Start of Input records
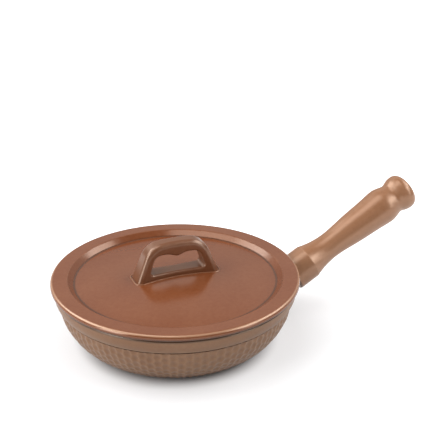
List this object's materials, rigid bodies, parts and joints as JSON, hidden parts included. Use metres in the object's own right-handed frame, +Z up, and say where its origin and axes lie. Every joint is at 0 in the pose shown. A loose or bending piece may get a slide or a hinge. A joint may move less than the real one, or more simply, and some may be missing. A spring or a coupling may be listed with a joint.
{
  "type": "covered frying pan",
  "caption": "Round deep frying pan in copper-coloured glazed stoneware, with a scooped lower wall, a hollow handle bolted to a stub and a recessed lid with a loop grip.",
  "frame": {"origin": "centre of the flat resting face under the bowl, on the bowl's axis", "axes": "+Z up along the bowl's axis, +X the way the handle points"},
  "size_m": [0.3939, 0.24, 0.1216],
  "materials": {
    "pan_glaze": "satin copper-brown glaze with a faint metallic sheen",
    "handle_glaze": "satin copper-brown glaze, a little glossier than the bowl",
    "lid_glaze": "semi-gloss reddish copper glaze",
    "fixing_steel": "plain stainless steel",
    "insert_brass": "turned, cemented in",
    "gasket_rubber": "matt dark brown heat-resistant rubber"
  },
  "bodies": {
    "pan": {"pan_body": "pan_glaze", "handle_insert": "insert_brass", "handle_gasket": "gasket_rubber", "handle_shell": "handle_glaze", "tie_rod": "fixing_steel", "end_washer": "fixing_steel", "spring_washer": "fixing_steel", "end_nut": "fixing_steel"},
    "lid": {"lid_plate": "lid_glaze", "lid_grip": "lid_glaze"}
  },
  "joints": [
    {"name": "lid_lift", "type": "slide", "parent": "pan", "child": "lid", "axis": [0, 0, 1], "range_m": [0, 0.12]}
  ]
}
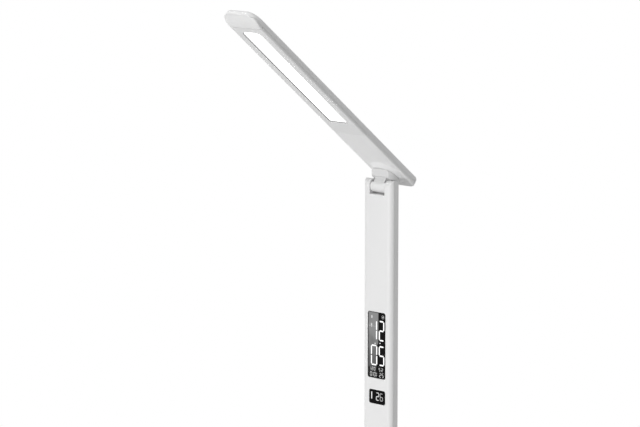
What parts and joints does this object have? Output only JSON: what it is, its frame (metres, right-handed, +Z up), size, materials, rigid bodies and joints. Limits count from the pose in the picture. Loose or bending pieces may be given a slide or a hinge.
End of Input records
## [Goal]
Say the number of lines in the records above that include the string "handed", and no more.

## [Exercise output]
2